Far from being imprisoned, let alone hung in effigy, Scopes was free after his indictment. After traveling to New York to meet the ACLU Executive Board that included Norman Thomas and Felix Frankfurter, he lived in his Dayton boarding house, continuing to have friendly intercourse with the townspeople and greeting the visitors streaming into town. In fact, there was no prison sentence connected to violation of the Butler Act. Bryan actually argued against even a monetary fine, and-far from demanding a harsher penalty for Scopes-offered to pay the defendant’s fine himself. Scopes attended a dinner given by the Dayton Progressive Club in honor of Bryan’s arrival, and Bryan, famous for remembering people, recognized Scopes as one of a gaggle of giggling graduates he had addressed at a high school commencement six years earlier. Bryan’s kindness and sincerity were acknowledged even by his enemies, and he spoke amiably to Scopes, insisting they could be friends despite their disagreement.
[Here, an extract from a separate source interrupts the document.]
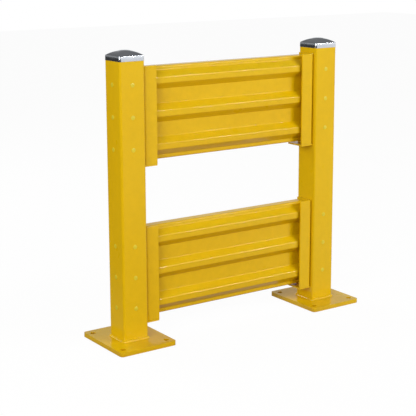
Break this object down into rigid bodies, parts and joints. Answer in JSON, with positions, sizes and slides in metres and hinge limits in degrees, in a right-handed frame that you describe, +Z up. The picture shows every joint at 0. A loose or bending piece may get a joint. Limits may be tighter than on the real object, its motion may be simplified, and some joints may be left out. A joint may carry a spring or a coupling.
{
  "type": "one-bay steel guard rail crash barrier",
  "caption": "Low steel guard barrier: square posts on bolted base plates carry ribbed horizontal rails in angle brackets, with domed bright post caps.",
  "frame": {"origin": "on the floor, midway between the two posts", "axes": "+X along the rails, -Y towards the front where the bracket flanges are, +Z up"},
  "size_m": [1.1, 0.278, 1.057],
  "materials": {
    "post_paint": "glossy yellow powder coat on square steel tube",
    "plate_paint": "glossy yellow powder coat on thick steel plate",
    "rail_paint": "glossy yellow powder coat on bent steel sheet",
    "bracket_paint": "glossy yellow powder coat on bent steel plate",
    "bolt_paint": "glossy yellow powder coat over domed bolt heads",
    "weld_paint": "glossy yellow powder coat over a rippled weld bead",
    "plug_plastic": "satin greenish yellow plastic hole plug",
    "cap_chrome": "bright metallised plastic cap"
  },
  "bodies": {
    "root": {"base_plate_left": "plate_paint", "base_plate_right": "plate_paint", "post_left": "post_paint", "post_right": "post_paint", "foot_weld_left": "weld_paint", "foot_weld_right": "weld_paint", "post_cap_left": "cap_chrome", "post_cap_right": "cap_chrome", "lower_rail": "rail_paint", "upper_rail": "rail_paint", "lower_bracket_left": "bracket_paint", "lower_bracket_right": "bracket_paint", "upper_bracket_left": "bracket_paint", "upper_bracket_right": "bracket_paint", "lower_stop_left": "bracket_paint", "lower_stop_right": "bracket_paint", "upper_stop_left": "bracket_paint", "upper_stop_right": "bracket_paint", "lower_bolts_left": "bolt_paint", "lower_bolts_right": "bolt_paint", "upper_bolts_left": "bolt_paint", "upper_bolts_right": "bolt_paint", "lower_rail_welds_left": "weld_paint", "lower_rail_welds_right": "weld_paint", "upper_rail_welds_left": "weld_paint", "upper_rail_welds_right": "weld_paint", "front_plugs_left": "plug_plastic", "front_plugs_right": "plug_plastic", "back_plugs_left": "plug_plastic", "back_plugs_right": "plug_plastic", "outer_plugs_left": "plug_plastic", "outer_plugs_right": "plug_plastic"}
  },
  "joints": []
}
As for Darrow, he was greeted on his arrival in Dayton by a crowd about as large and friendly as the one that had greeted Bryan-not, as Drummond is, by a little girl screaming “Devil” in the play or a scowling mountaineer in the film. Darrow was feted at a Progressive Club dinner just as Bryan was. Being a folksy, small-town type himself, Darrow gained the good graces of the locals, and many of the spectators at the trial showed support for the defense. As a result of the perceived importance of the case, Darrow had at his side a defense team that included Arthur Garfield Hays of the ACLU, the famed international divorce lawyer Dudley Field Malone (who had served as Bryan’s Undersecretary of State in the Wilson Administration), and constitutional expert John Randolph Neal. Scopes later wrote that he couldn’t have done better if he’d had all the money in the world.

Okay, I just have to laugh here. The ACLU has been manufacturing cases since it came into existance, and not just since the 1960’s. This lets me know that our country is a whole lot more free and rational, and the ACLU is, as always, just looking for something to do in a country which is pretty good as far as enabling intellectual endeavor, but I digress…

The essential plot elements of Inherit the Wind-the lonely stand of the brave individualist against the small-minded bigotry of the townspeople, Cates’ fear and trembling as he waits in his prison cell, the threat of ruin hanging over his head (”The Scopes character and his fiancee play each scene as if he were on the way to the electric chair,” wrote one film reviewer)-are pure fabrication. Far from living in fear, Scopes went swimming during one hot lunchtime recess with two of the young assistant prosecutors (including Bryan’s son). The reprimand Scopes received from defense attorney Hays when they were late getting back to the courtroom may have been the roughest treatment he received.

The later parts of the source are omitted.